12.12.11

Bureau Recommends: Inside Romania’s secret CIA prison

The basement was ‘one of the most secure rooms in Romania’, a senior official said.

For six years, Romanian officials denied its existence. Located in a basement on a leafy residential street in Bucharest, the prison was easy to conceal.

But the government building – codenamed Bright Light – housed some of the CIA’s most notorious terror suspects, an investigation by the Associated Press and German public television, ARD Panorama has revealed.

Despite the findings, and confirmation from former US officials, the Romanian government maintains that the Americans could not have operated a clandestine prison in their capital city.

Senior Romanian official Adrian Camarasna told ARD Panorama that while the basement is one of the most secure rooms in Romania, it would have been ‘impossible’ to run a detention facility there.

The President of Romania, Traian Basescu told AP: ‘We have no knowledge of this subject’.

However, the investigation revealed that beneath Bucharest’s National Registry Office for Classified Information, the CIA interrogated subjects including Khalid Sheik Mohammad, the mastermind of 9/11, and Abu Faraj Al-Libi, taken to the prison in 2005.

Al-Libi provided information which helped the CIA to identify Osama bin Laden’s courier: and through him, the former al-Qaeda leader himself.

Through extraordinary rendition, detainees were flown to the prison – part of a network of CIA-controlled ‘black sites’, also present in Thailand, Lithuania and Poland.
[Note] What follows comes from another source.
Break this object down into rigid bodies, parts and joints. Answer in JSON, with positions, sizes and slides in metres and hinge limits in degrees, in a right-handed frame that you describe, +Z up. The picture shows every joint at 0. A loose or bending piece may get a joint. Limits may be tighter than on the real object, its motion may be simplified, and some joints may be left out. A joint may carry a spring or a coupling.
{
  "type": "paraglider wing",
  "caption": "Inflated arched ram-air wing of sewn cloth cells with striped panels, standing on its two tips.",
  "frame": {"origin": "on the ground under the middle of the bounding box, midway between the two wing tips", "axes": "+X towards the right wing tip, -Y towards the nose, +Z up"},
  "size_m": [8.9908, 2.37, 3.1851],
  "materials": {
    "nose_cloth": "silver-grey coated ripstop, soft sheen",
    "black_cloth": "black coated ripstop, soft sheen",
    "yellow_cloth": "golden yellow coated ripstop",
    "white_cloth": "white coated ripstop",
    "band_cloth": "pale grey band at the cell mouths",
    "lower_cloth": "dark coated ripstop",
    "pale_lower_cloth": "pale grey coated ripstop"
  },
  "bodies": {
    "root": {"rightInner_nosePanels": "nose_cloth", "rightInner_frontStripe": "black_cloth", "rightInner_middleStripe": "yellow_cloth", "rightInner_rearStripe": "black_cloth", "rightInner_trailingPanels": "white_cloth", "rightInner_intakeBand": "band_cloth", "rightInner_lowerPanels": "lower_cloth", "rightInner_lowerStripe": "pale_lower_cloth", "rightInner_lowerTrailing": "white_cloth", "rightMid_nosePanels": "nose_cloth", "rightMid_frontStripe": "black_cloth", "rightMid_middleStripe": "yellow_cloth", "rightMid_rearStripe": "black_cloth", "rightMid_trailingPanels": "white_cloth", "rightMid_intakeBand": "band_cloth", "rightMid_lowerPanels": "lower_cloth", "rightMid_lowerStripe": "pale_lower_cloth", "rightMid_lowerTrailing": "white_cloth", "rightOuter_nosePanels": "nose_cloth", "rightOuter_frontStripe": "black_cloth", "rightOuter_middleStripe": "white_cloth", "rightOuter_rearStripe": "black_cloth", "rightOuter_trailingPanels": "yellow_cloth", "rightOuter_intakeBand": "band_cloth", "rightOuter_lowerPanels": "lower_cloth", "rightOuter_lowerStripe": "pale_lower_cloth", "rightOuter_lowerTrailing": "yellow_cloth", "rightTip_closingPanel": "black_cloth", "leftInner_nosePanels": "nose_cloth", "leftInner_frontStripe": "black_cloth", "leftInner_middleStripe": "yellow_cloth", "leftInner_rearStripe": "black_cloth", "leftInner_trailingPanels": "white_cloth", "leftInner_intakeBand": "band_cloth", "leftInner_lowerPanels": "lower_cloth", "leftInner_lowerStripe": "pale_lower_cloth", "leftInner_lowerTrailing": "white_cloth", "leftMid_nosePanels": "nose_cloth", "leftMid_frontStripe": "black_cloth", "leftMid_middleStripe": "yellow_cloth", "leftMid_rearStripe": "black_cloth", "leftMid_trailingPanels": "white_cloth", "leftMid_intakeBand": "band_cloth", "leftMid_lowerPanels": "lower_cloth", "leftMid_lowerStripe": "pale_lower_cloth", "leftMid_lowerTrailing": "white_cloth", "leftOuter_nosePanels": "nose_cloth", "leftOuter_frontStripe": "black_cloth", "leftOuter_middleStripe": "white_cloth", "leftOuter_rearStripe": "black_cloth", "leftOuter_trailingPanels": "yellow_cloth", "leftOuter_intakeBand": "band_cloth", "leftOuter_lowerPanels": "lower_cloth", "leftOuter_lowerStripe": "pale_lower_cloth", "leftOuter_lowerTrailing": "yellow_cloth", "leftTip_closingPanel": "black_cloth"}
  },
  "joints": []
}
Shuttled to the basement in vans, the prisoners were kept in cells set on springs, keeping them off-balance and disorientating the inhabitants.

During the first months of their detention, the detainees endured sleep deprivation and were doused with water, slapped or forced to stand in painful positions, former US officials told AP.

Long-term prisoners were ‘treated with care’, officials said, receiving dental and medical check ups, and Halal food shipped in from Germany.

The prison was closed in 2006, with some detainees being sent to Kabul, and on to Guantanamo. Others were transferred back to their home countries.

Crofton Black, an Investigator on the Secret Prisons team at Reprieve, believes that like the Romanian officials, many European governments seek to deny that US clandestine operations ever took place on their soil, ‘even in the face of damning evidence.’

‘The discovery of the Romanian prison site (after six years of official denials) demonstrates, once again, that the truth will eventually come out. At the moment, it is the governments of Europe — those with the greatest responsibility — who are making the least effort to ensure it does,’ he commented.